Posted by: DJ | September 21, 2023 at 08:24 AM
Hi Spence! Much love and blessings from my corner of the hell realms of heathens and unbelievers!!
You wrote: "Hi Brian,...", "Brian..." & "Hi Brian,...".
Aren't you forgetting something?
It's Pooran Sant Satguru Sri Sri Bhagwan Maharaj Huzur Sadh Sant Baba Paramahansa Sant Baba Brian JI to you.
I shudder to think of how many rotations of the wheel of chaurasi you must suffer for this gross negligence.
Luckily for Sat Purush (but not you), time is but a mere illusion and "you" and your almost infinite lifetimes are but mere fleeting phantasmagoria.

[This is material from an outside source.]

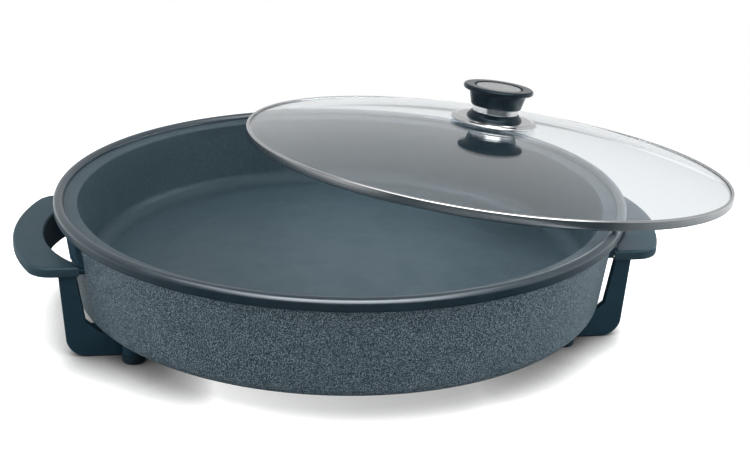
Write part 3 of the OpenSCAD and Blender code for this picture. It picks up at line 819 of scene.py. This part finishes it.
# painted reflection: glossy rays meet the paper as an emission, dim in front and bright behind,
# standing in for a studio flag
mirrorLook = {"offset": 0.03, "slant": 0.8, "depth": (-0.04, 0.60), "near": (0.05, 0.07, 0.08),
              "sides": (0.34, 0.37, 0.38), "far": (0.95, 0.97, 0.98)}
white = (1, 1, 1, 1)


# painted shade: the paper is darkened where the pan and its legs stand close above it, more widely
# at the sides
def paintedContactShade(f, x):
    spread = f.math("MAXIMUM", f.span(x, *paintedShadeLook["left"]), f.span(x, *paintedShadeLook["middle"]))
    spread = f.math("MAXIMUM", spread, f.span(x, *paintedShadeLook["right"]))
    near = f.add("ShaderNodeAmbientOcclusion", {"Distance": spread},
                 samples=paintedShadeLook["samples"]).outputs["AO"]
    offside = f.math("ABSOLUTE", f.math("ADD", x, paintedShadeLook["offset"]))
    return f.math("POWER", f.span(near, 0.0, paintedShadeLook["open"], 0.0, 1.0),
                  f.span(offside, *paintedShadeLook["deepen"]))


# painted reflection: the emission that glossy rays see instead of the lit paper
def paintedReflectionPaper(f, x, y):
    aside = f.math("ABSOLUTE", f.math("ADD", x, mirrorLook["offset"]))
    depth = f.math("ADD", y, f.times(aside, mirrorLook["slant"]))
    paintedTone = f.ramp(f.span(depth, *mirrorLook["depth"], 0.0, 1.0),
                  [(0.0, mirrorLook["near"]), (0.5, mirrorLook["sides"]), (1.0, mirrorLook["far"])])
    return f.add("ShaderNodeEmission", {"Color": paintedTone, "Strength": 1.0}).outputs["Emission"]


def paperFinish():
    f = Finish("floorPaper", Roughness=floorLook["rough"], Specular_IOR_Level=0.0)
    parts = f.axes(f.place)
    # painted shade: the contact shade darkens the paper's colour, its camera glow and the plain
    # white it fades into
    paintedTone = paintedContactShade(f, parts["X"])
    grey = f.times(paintedTone, floorLook["white"])
    f.feed("Base Color", f.add("ShaderNodeCombineColor", {
        "Red": grey, "Green": grey, "Blue": grey}).outputs["Color"])
    path = f.add("ShaderNodeLightPath").outputs
    seen = f.math("MAXIMUM", path["Is Camera Ray"], path["Is Transmission Ray"])
    glowing = f.times(f.times(paintedTone, seen), floorLook["glow"])
    glow = f.add("ShaderNodeEmission", {"Color": white, "Strength": glowing}).outputs["Emission"]
    lit = f.add("ShaderNodeAddShader", {0: f.shader.outputs["BSDF"], 1: glow}).outputs["Shader"]
    plain = f.add("ShaderNodeEmission", {"Color": white, "Strength": paintedTone}).outputs["Emission"]
    reach = f.add("ShaderNodeVectorMath", {0: f.place}, operation="LENGTH").outputs["Value"]
    away = f.span(reach, *floorLook["fade"], 0.0, 1.0)
    flat = f.math("MAXIMUM", f.times(away, seen), path["Is Transmission Ray"])
    paper = f.choose(flat, lit, plain)
    # glossy rays that are not transmission rays get the painted reflection instead of the paper
    mirrored = f.math("SUBTRACT", path["Is Glossy Ray"], path["Is Transmission Ray"])
    paper = f.choose(mirrored, paper, paintedReflectionPaper(f, parts["X"], parts["Y"]))
    # the paper is see-through from below, so that the underside can be looked at
    below = f.add("ShaderNodeNewGeometry").outputs["Backfacing"]
    f.showInstead(f.choose(below, paper, f.add("ShaderNodeBsdfTransparent").outputs["BSDF"]))
    return f.material


def makeFloor():
    bm = bmesh.new()
    bmesh.ops.create_circle(bm, cap_ends=True, segments=floorLook["segments"],
                            radius=floorLook["radius"])
    mesh = bpy.data.meshes.new("floor")
    bm.to_mesh(mesh)
    bm.free()
    mesh.materials.append(paperFinish())
    floor = bpy.data.objects.new("floor", mesh)
    scene.collection.objects.link(floor)


makeFloor()

# strengths of the world: as the camera sees it, as diffuse light, and on each side as gloss
# mirrors it; a side comes in between the two numbers of its From
worldLook = {"seen": 1.0, "ambient": 0.44, "front": 0.05, "back": 0.62, "backFrom": (-0.05, 0.55),
             "right": 0.70, "rightFrom": (0.55, 0.90), "left": 0.14, "leftFrom": (-0.60, -0.92)}
# a bright band above the front, as a long studio lamp; it fades at its ends, its foot and its top
brow = {"strength": 4.4, "ends": 0.12, "foot": (0.10, 0.30), "top": (0.96, 0.86),
        "ahead": (0.30, 0.05), "rightEnd": (0.35, 0.70), "leftEnd": (-0.45, -0.80)}


def makeWorld():
    world = bpy.data.worlds.new("studio")
    scene.world = world
    world.use_nodes = True
    tree = world.node_tree
    tree.nodes.clear()
    path = tree.nodes.new("ShaderNodeLightPath").outputs
    toward = tree.nodes.new("ShaderNodeSeparateXYZ")
    direction = tree.nodes.new("ShaderNodeTexCoord").outputs["Generated"]
    tree.links.new(direction, toward.inputs["Vector"])
    x, y, z = toward.outputs

    def sky(strength):
        node = tree.nodes.new("ShaderNodeBackground")
        node.inputs["Color"].default_value = white
        if isinstance(strength, bpy.types.NodeSocket):
            tree.links.new(strength, node.inputs["Strength"])
        else:
            node.inputs["Strength"].default_value = strength
        return node.outputs["Background"]

    def soft(value, low, high, outLow, outHigh):
        node = tree.nodes.new("ShaderNodeMapRange")
        node.interpolation_type = "SMOOTHSTEP"
        tree.links.new(value, node.inputs["Value"])
        span = {"From Min": low, "From Max": high, "To Min": outLow, "To Max": outHigh}
        for socket, number in span.items():
            node.inputs[socket].default_value = number
        return node.outputs["Result"]

    def combine(operation, first, second):
        node = tree.nodes.new("ShaderNodeMath")
        node.operation = operation
        tree.links.new(first, node.inputs[0])
        tree.links.new(second, node.inputs[1])
        return node.outputs["Value"]

    def side(value, name):
        return soft(value, *worldLook[name + "From"], worldLook["front"], worldLook[name])

    def choose(test, no, yes):
        node = tree.nodes.new("ShaderNodeMixShader")
        for index, socket in enumerate((test, no, yes)):
            tree.links.new(socket, node.inputs[index])
        return node.outputs["Shader"]

    height = combine("MULTIPLY", soft(z, *brow["foot"], 0.0, brow["strength"]),
                     soft(z, *brow["top"], 0.0, 1.0))
    ahead = soft(y, *brow["ahead"], 0.0, 1.0)
    centred = combine("MINIMUM", soft(x, *brow["rightEnd"], 1.0, brow["ends"]),
                      soft(x, *brow["leftEnd"], 1.0, brow["ends"]))
    lamp = combine("MULTIPLY", height, combine("MULTIPLY", ahead, centred))
    mirrored = combine("MAXIMUM", combine("MAXIMUM", side(y, "back"), lamp),
                       combine("MAXIMUM", side(x, "right"), side(x, "left")))
    shown = choose(path["Is Glossy Ray"], sky(worldLook["ambient"]), sky(mirrored))
    shown = choose(path["Is Camera Ray"], shown, sky(worldLook["seen"]))
    shown = choose(path["Is Transmission Ray"], shown, sky(worldLook["seen"]))
    tree.links.new(shown, tree.nodes.new("ShaderNodeOutputWorld").inputs["Surface"])


makeWorld()

# area lamps: metres and watts; only the key lamp is mirrored by gloss
lamps = {
    "key": {"place": (-0.2, -1.6, 2.0), "aim": (0, 0, 0.05), "size": (2.0, 0.8), "power": 21,
            "mirrored": True},
    "backTop": {"place": (-0.3, 0.7, 1.6), "aim": (0, 0, 0), "size": (0.9, 0.9), "power": 20,
                "mirrored": False},
    "leftBox": {"place": (-1.5, -0.15, 0.55), "aim": (0, 0, 0.05), "size": (1.6, 1.0), "power": 22,
                "mirrored": False},
    "rightBox": {"place": (1.5, -0.15, 0.55), "aim": (0, 0, 0.05), "size": (1.6, 1.0), "power": 38,
                 "mirrored": False},
}


def makeLamps():
    for name, lamp in lamps.items():
        data = bpy.data.lights.new(name, "AREA")
        data.shape = "RECTANGLE"
        data.size, data.size_y = lamp["size"]
        data.energy = lamp["power"]
        thing = bpy.data.objects.new(name, data)
        scene.collection.objects.link(thing)
        thing.visible_glossy = lamp["mirrored"]
        thing.location = lamp["place"]
        aim = Vector(lamp["aim"]) - Vector(lamp["place"])
        thing.rotation_euler = aim.to_track_quat("-Z", "Y").to_euler()


makeLamps()
print("stage and lamps ready")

Now doesn't that make you feel better!
EMAHO!
Posted by: manjit | September 22, 2023 at 03:20 PM
Hi Manjit!
Yes, it makes me ecstatic.
Posted by: Spence Tepper | September 23, 2023 at 09:05 AM
Hi Spence! You wrote: "Hi Manjit!"
Aren't you forgetting something?
It's Sri Sri Sri Pooran Sant Satguru Sri Sri Bhagwan Maharaj Huzur Sadh Sant Baba Paramahansa Sant Baba Manjit JI to you.
I hope you took notice that I'm 3 Sri's better than Brian.
You wrote: "Yes, it makes me ecstatic".
Hmmm, I dunno. You don't give off the traditional scents of one rapt in ecstasy. Certainly not of the Dionysian kind :) But if you say so!